The new logo has a rounder shape than that of its predecessor, with a dark blue replacing the softer tone of the old one and contrasting with the familiar yellow and red colors. The star is bigger in the new logo, which also includes the words "Since 1952," the founding date of the chain. The name "Church's" is slanted instead of running straight across the logo and now has an apostrophe, which had been missing in the old logo.
"It was taken out because it made a more symmetrical design," Haley said. "We put it in because it was always there in the beginning, an it should be there."
Church's new TV ads, created by Cliff Freeman & Partners of New York, will air as spot buys in all 55 of the chain's media-supported markets. The ads are "something that's never been done in the fast-food industry," Haley said. "It's not the happy, feel good, smiley people stuff."
The ads show family members doing outrageous things to avoid the bad meals they get at home so that they can chow down on Church's made-from-scratch chicken. In a spot titled "Bad Son," a boy pops a cigarette into his mouth and flicks a lighter, taunting his dad and knowing he'll be sent to his room without dinner. In "Grandpa" the title character shows up naked in the family dining room and smiles when he's ordered to leave.
Each spot carries the tag, "Maybe it's your cooking," which Haley said could become a popular expression among consumers in the way "Where's the beef?" took hold. Cliff Freeman created that tag for Wendy's during the 1980s.
Church's is the second-largest quick-serve chicken chain in the United States based on number of units, but its $15 million in annual ad spending is dwarfed by the $168 million category leader KFC spends. Yet the edgy advertising that Cliff Freeman is known for "really gets noticed far beyond what you'd expect from the media expenditures," Haley said.
The reimaging campaign targets heavy users of the chicken category, Church's traditional target market.
Marketing strategist Al Ries of Roswell, Ga., said Church's reimaged logo is the third such move by a major quick-serve operator -- Pizza Hut and Burger King are the other two -- in what seems to be the latest fad in the quick-serve segment.

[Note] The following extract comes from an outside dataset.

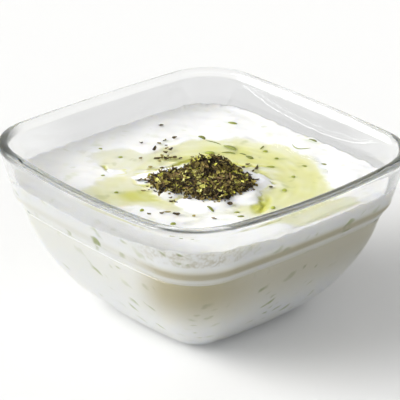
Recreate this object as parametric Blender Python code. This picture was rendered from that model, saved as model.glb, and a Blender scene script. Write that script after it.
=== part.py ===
"""Tzatziki dip in a square pressed-glass bowl, with a heap of dried herbs on top.

Three solids: the glass bowl, the dip that fills it to the middle of its collar,
and the heap of herbs that rests on the dip. Metres, +Z up. The origin is the
middle of the bowl's flat underside, and the bowl's sides lie along X and Y.
"""
import math

import bmesh
import bpy
from mathutils import noise, Vector

# Bowl: half widths from the middle to the middle of a side
HEIGHT = 0.065
RIM_HALF = 0.060
COLLAR_FOOT_HALF = 0.0560     # where the collar ends and rounds in
CREASE_HALF = 0.0523          # groove between collar and body
LEDGE_HALF = 0.0531           # hollow underside of the collar
LEDGE_Z = 0.0412
FOOT_HALF = 0.0267            # flat underside
COLLAR_FOOT_Z = 0.0462
CREASE_Z = 0.0386
GLASS = 0.0034                # wall thickness of collar and body
BEAD_Z = HEIGHT - GLASS / 2.0         # middle of the rounded rim
FLOOR_GLASS = 0.0050
COLLAR_ROUND = 0.0026         # radius under the collar
BODY_FLARE = 1.53             # how quickly the body draws in towards the foot
BODY_SINK = 1.38              # how quickly it drops

# Plan shape: sides bowed a little outward, corners rounded
FOOT_CORNER = 0.0085
RIM_CORNER = 0.0225
FOOT_BOW = 0.090              # radius of a side at the foot
RIM_BOW = 0.700               # and at the rim
SIDE_STEPS = 4
CORNER_STEPS = 7

# Dip
DIP_EDGE_Z = 0.0522           # where the dip meets the glass
DIP_Z = 0.0515                # its level away from the glass
GAP = 0.0003                  # clearance between touching solids
DIP_RINGS = 15
MOUND_RISE = 0.0013
MOUND_CENTRE = (0.0010, -0.0055)      # (across, along) the bowl's diagonals
MOUND_FLAT = (0.0205, 0.0180)
MOUND_SKIRT = 1.38            # the mound's outer edge, as a multiple of its flat
EDGE_CLIMB = 0.0035           # width of the band that climbs to the glass

# Spoon hollows and swells of the surface: across, along, reach, reach, height
SWELLS = (
    (-0.031, 0.016, 0.011, 0.008, -0.0009),
    (-0.026, -0.013, 0.011, 0.011, -0.0009),
    (0.004, 0.023, 0.018, 0.007, -0.0010),
    (0.036, -0.002, 0.010, 0.020, -0.0012),
    (0.010, -0.036, 0.016, 0.005, -0.0006),
    (-0.036, -0.001, 0.009, 0.004, 0.0006),
    (0.041, 0.024, 0.009, 0.006, 0.0006),
    (-0.004, 0.042, 0.020, 0.006, 0.0005),
)

# Heap of dried herbs
HEAP_CENTRE = (0.0005, -0.0060)
HEAP_HALF = (0.0185, 0.0155)  # across and along the diagonals
HEAP_HEIGHT = 0.0060
HEAP_EDGE = 0.0007            # thickness where the heap thins out
HEAP_SECTORS = 36
HEAP_RINGS = 7
HEAP_SEED = 7.3


def clear_scene():
    for obj in list(bpy.data.objects):
        bpy.data.objects.remove(obj, do_unlink=True)


def material(name, colour, roughness, alpha=1.0):
    """A Principled material of one colour."""
    mat = bpy.data.materials.new(name)
    mat.use_nodes = True
    shader = mat.node_tree.nodes["Principled BSDF"]
    shader.inputs["Base Color"].default_value = (*colour, 1.0)
    shader.inputs["Roughness"].default_value = roughness
    shader.inputs["Metallic"].default_value = 0.0
    shader.inputs["Alpha"].default_value = alpha
    return mat


def smoothstep(low, high, value):
    t = min(max((value - low) / (high - low), 0.0), 1.0)
    return t * t * (3.0 - 2.0 * t)


def corner_of(half):
    """Corner radius of the outside at a given half width."""
    share = (half - FOOT_HALF) / (RIM_HALF - FOOT_HALF)
    return FOOT_CORNER + (RIM_CORNER - FOOT_CORNER) * share


def bow_of(half):
    """Radius that the outside's sides are bowed to at a given half width."""
    share = (half - FOOT_HALF) / (RIM_HALF - FOOT_HALF)
    return FOOT_BOW + (RIM_BOW - FOOT_BOW) * share


def plan_loop(half, corner, bow):
    """Bowed square with round corners: four side arcs joined by four tangent corner arcs."""
    side_centre = bow - half
    reach = bow - corner
    corner_centre = (math.sqrt(2.0 * reach ** 2 - side_centre ** 2) - side_centre) / 2.0
    turn = math.atan2(corner_centre, corner_centre + side_centre)
    quarter = []
    for i in range(SIDE_STEPS):
        a = -turn + 2.0 * turn * i / SIDE_STEPS
        quarter.append((bow * math.cos(a) - side_centre, bow * math.sin(a)))
    for i in range(CORNER_STEPS):
        a = turn + (math.pi / 2.0 - 2.0 * turn) * i / CORNER_STEPS
        quarter.append((corner_centre + corner * math.cos(a), corner_centre + corner * math.sin(a)))
    loop = []
    for k in range(4):
        c = round(math.cos(k * math.pi / 2.0))
        s = round(math.sin(k * math.pi / 2.0))
        loop.extend((x * c - y * s, x * s + y * c) for x, y in quarter)
    return loop


def inset_loop(half, inset):
    """Plan of the outside at a half width, moved inward by an even distance."""
    return plan_loop(half - inset, corner_of(half) - inset, bow_of(half) - inset)


def body_station(t):
    """Half width and height on the body's outside, from the crease (t=0) to the foot (t=1)."""
    a = t * math.pi / 2.0
    half = FOOT_HALF + (CREASE_HALF - FOOT_HALF) * max(math.cos(a), 0.0) ** BODY_FLARE
    return half, CREASE_Z * (1.0 - math.sin(a) ** BODY_SINK)


def collar_half(z):
    """Half width of the collar's outside at a height."""
    return COLLAR_FOOT_HALF + (RIM_HALF - COLLAR_FOOT_HALF) * (z - COLLAR_FOOT_Z) / (BEAD_Z - COLLAR_FOOT_Z)


def inner_stations(top_z, steps=8):
    """Half width of the outside, inset and height for each loop of the inner wall, top to floor."""
    stations = [(collar_half(top_z), GLASS, top_z)]
    low_z = COLLAR_FOOT_Z + 0.0015
    if top_z > low_z + 0.001:
        stations.append((collar_half(low_z), GLASS, low_z))
    stations.append((CREASE_HALF + 0.0008, GLASS, CREASE_Z + 0.0012))
    for i in range(1, steps):
        half, z = body_station(i / steps)
        if z > FLOOR_GLASS + 0.0025:
            stations.append((half, GLASS, z + 0.0006))
    half = body_station(0.80)[0]
    stations.append((half - 0.0010, GLASS, FLOOR_GLASS + 0.0009))
    stations.append((half - 0.0030, GLASS, FLOOR_GLASS))
    return stations


def solid_from_loops(name, loops, mat):
    """Closed solid from a stack of equal loops of points, listed outside first and going inward."""
    bm = bmesh.new()
    rings = [[bm.verts.new(p) for p in loop] for loop in loops]
    for low, high in zip(rings, rings[1:]):
        count = len(low)
        for i in range(count):
            j = (i + 1) % count
            bm.faces.new((low[i], low[j], high[j], high[i]))
    for ring in (rings[0], rings[-1]):
        middle = bm.verts.new(sum((v.co for v in ring), Vector()) / len(ring))
        for i in range(len(ring)):
            bm.faces.new((ring[i], ring[(i + 1) % len(ring)], middle))
    bmesh.ops.triangulate(bm, faces=bm.faces[:])
    bmesh.ops.recalc_face_normals(bm, faces=bm.faces[:])
    mesh = bpy.data.meshes.new(name)
    bm.to_mesh(mesh)
    bm.free()
    mesh.materials.append(mat)
    obj = bpy.data.objects.new(name, mesh)
    bpy.context.scene.collection.objects.link(obj)
    mesh.shade_smooth()
    mesh.set_sharp_from_angle(angle=math.radians(40.0))
    return obj


def at_height(loop, z):
    return [(x, y, z) for x, y in loop]


def glass_dish():
    """Bowl: flat foot, drawn-in body, groove, overhanging collar, rounded rim, and the inner wall."""
    loops = [at_height(inset_loop(FOOT_HALF, 0.010), 0.0)]
    body_steps = 9
    for i in range(body_steps, -1, -1):
        half, z = body_station(i / body_steps)
        loops.append(at_height(inset_loop(half, 0.0), z))
    loops.append(at_height(inset_loop(LEDGE_HALF, 0.0), LEDGE_Z))
    for degrees in (-62.0, -30.0, 0.0):
        a = math.radians(degrees)
        half = COLLAR_FOOT_HALF - COLLAR_ROUND * (1.0 - math.cos(a))
        loops.append(at_height(inset_loop(half, 0.0), COLLAR_FOOT_Z + COLLAR_ROUND * math.sin(a)))
    bead = GLASS / 2.0
    for degrees in range(0, 180, 30):
        a = math.radians(degrees)
        inset = bead * (1.0 - math.cos(a))
        loops.append(at_height(inset_loop(RIM_HALF, inset), BEAD_Z + bead * math.sin(a)))
    for half, inset, z in inner_stations(BEAD_Z):
        loops.append(at_height(inset_loop(half, inset), z))
    mat = material("clear_pressed_glass", (0.86, 0.90, 0.87), 0.03, alpha=0.35)
    return solid_from_loops("glass_dish", loops, mat)


def mound_share(across, along):
    """1 on the flat top of the mound that carries the herbs, falling to 0 at its skirt."""
    d = math.hypot((across - MOUND_CENTRE[0]) / MOUND_FLAT[0], (along - MOUND_CENTRE[1]) / MOUND_FLAT[1])
    return 1.0 - smoothstep(1.0, MOUND_SKIRT, d)


def dip_height(x, y):
    """Height of the dip's surface away from the glass."""
    across = (x + y) / math.sqrt(2.0)
    along = (y - x) / math.sqrt(2.0)
    mound = mound_share(across, along)
    swell = 0.0
    for su, sv, ru, rv, rise in SWELLS:
        swell += rise * math.exp(-((across - su) / ru) ** 2 - ((along - sv) / rv) ** 2)
    return DIP_Z + MOUND_RISE * mound + swell * (1.0 - mound)


def tzatziki():
    """Dip: follows the inner wall at a small clearance, up to a softly swirled surface."""
    stations = inner_stations(DIP_EDGE_Z)
    loops = []
    for half, inset, z in reversed(stations):
        loops.append(at_height(inset_loop(half, inset + GAP), z + (GAP if z < DIP_EDGE_Z else 0.0)))
    top_half, top_inset, _ = stations[0]
    edge = inset_loop(top_half, top_inset + GAP)
    reach = top_half - top_inset - GAP
    for ring in range(1, DIP_RINGS):
        # the first ring marks the climb to the glass, the others share the rest evenly
        scale = (1.0 - EDGE_CLIMB / reach) * (DIP_RINGS - ring) / (DIP_RINGS - 1)
        loops.append([(x * scale, y * scale, dip_height(x * scale, y * scale)) for x, y in edge])
    mat = material("tzatziki_dip", (0.93, 0.94, 0.90), 0.35)
    return solid_from_loops("tzatziki", loops, mat)


def herb_heap():
    """Heap of dried herbs: a low uneven mound with a ragged outline and a flat underside."""
    floor_z = DIP_Z + MOUND_RISE + GAP

    def point(angle, share, z_share):
        ragged = 1.0 + 0.07 * noise.noise(Vector((1.7 * math.cos(angle), 1.7 * math.sin(angle), HEAP_SEED)))
        ragged -= 0.05 * (1.0 + math.cos(5.0 * angle + 0.8)) / 2.0
        across = HEAP_CENTRE[0] + HEAP_HALF[0] * share * ragged * math.cos(angle)
        along = HEAP_CENTRE[1] + HEAP_HALF[1] * share * ragged * math.sin(angle)
        lump = noise.noise(Vector((across * 170.0, along * 170.0, HEAP_SEED)))
        rise = (1.0 - share ** 2) ** 0.9 * (1.0 + 0.22 * lump)
        z = floor_z + z_share * (HEAP_EDGE + (HEAP_HEIGHT - HEAP_EDGE) * rise)
        return ((across - along) / math.sqrt(2.0), (across + along) / math.sqrt(2.0), z)

    angles = [2.0 * math.pi * i / HEAP_SECTORS for i in range(HEAP_SECTORS)]
    loops = [[point(a, 0.94, 0.0) for a in angles]]
    for ring in range(HEAP_RINGS):
        share = 1.0 - ring / HEAP_RINGS
        loops.append([point(a, share, 1.0) for a in angles])
    mat = material("dried_herbs", (0.13, 0.12, 0.05), 0.8)
    return solid_from_loops("herb_heap", loops, mat)


clear_scene()
glass_dish()
tzatziki()
herb_heap()
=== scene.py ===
"""Looks of a tzatziki dip in its square pressed-glass bowl: glass, dip, oil and herbs.

Metres, +Z up. The bowl stands on its foot with its sides along X and Y.
"""
import math

import bpy
import numpy as np
from mathutils import Matrix, Vector


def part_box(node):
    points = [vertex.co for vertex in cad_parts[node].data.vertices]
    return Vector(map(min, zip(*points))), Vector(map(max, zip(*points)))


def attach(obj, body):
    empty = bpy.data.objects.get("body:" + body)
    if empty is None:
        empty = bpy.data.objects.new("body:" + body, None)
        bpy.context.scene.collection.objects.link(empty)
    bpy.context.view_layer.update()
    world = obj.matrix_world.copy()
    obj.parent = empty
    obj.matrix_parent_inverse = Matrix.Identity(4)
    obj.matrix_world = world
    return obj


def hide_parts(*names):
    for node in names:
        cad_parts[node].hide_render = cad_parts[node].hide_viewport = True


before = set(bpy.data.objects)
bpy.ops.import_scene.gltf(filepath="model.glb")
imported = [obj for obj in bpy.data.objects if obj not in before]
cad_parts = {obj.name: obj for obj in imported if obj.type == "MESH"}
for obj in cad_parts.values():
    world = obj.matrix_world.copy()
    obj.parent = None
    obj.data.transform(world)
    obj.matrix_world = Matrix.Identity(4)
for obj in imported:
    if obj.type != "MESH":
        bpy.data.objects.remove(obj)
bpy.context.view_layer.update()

# ---------------- studio
# A small product set: a white table top without an edge in sight, one large soft window
# from the left and a white room round it.
bowl_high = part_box("glass_dish")[1]
RIM_HALF = bowl_high.x
RIM_Z = bowl_high.z

CAMERA_BEARING = math.radians(47.74)
CAMERA_RISE = math.radians(24.94)
CAMERA_ROLL = math.radians(0.53)
CAMERA_RANGE = 15.09 * RIM_HALF
CAMERA_AIM = Vector((-0.0005, -0.0005, 0.646 * RIM_Z))
CAMERA_LENS = 223.5
CAMERA_SENSOR = 36.0


def piece(name, points, faces, smooth=False):
    """A new object in the scene from rows of points and its faces."""
    mesh = bpy.data.meshes.new(name)
    mesh.from_pydata(np.array(points, float).tolist(), [], faces)
    if smooth:
        mesh.shade_smooth()
    made = bpy.data.objects.new(name, mesh)
    bpy.context.scene.collection.objects.link(made)
    return made


def finish(name, **values):
    """A new finish and its surface with plain values. The makers of nodes add to the newest."""
    global nodes, links, place
    made = bpy.data.materials.new(name)
    made.use_nodes = True
    nodes, links = made.node_tree.nodes, made.node_tree.links
    place = nodes.new("ShaderNodeTexCoord")
    surface = nodes["Principled BSDF"]
    for socket, value in values.items():
        surface.inputs[socket.replace("_", " ")].default_value = value
    return made, surface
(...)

"I think there is going through the fast-food business today the notion that we have to bring our visual logotype and visual images up to date," he said. "It's a victory for the art designers and artists and not necessarily for the customer. Assuming that you're not appealing to a different kind of customer, how can a new look help you a lot? A change in strategy is really behind the most successful changes."
Redesigning logos also can send confusing brand messages to consumers, Pies said. They might see the new one in advertising, but the restaurant they visit might retain the old one if the operator balks at the cost of making the change.
"One of the things about branding is the need for consistency," he said. "Figure out what you want to stand for and be consistent in the way you stand for it. I'm not saying that minor changes from time to time, like cleaning up graphics, isn't a good idea, but radical changes that the customer notices I would be against."
As part of its reimaging, Church's is working on prototypes of new restaurants. "We'll be putting them into extensive testing later in the year," Haley said.
Costs of the building redesign have not been determined, according to Haley, who declined to reveal in which markets the new design will be tested.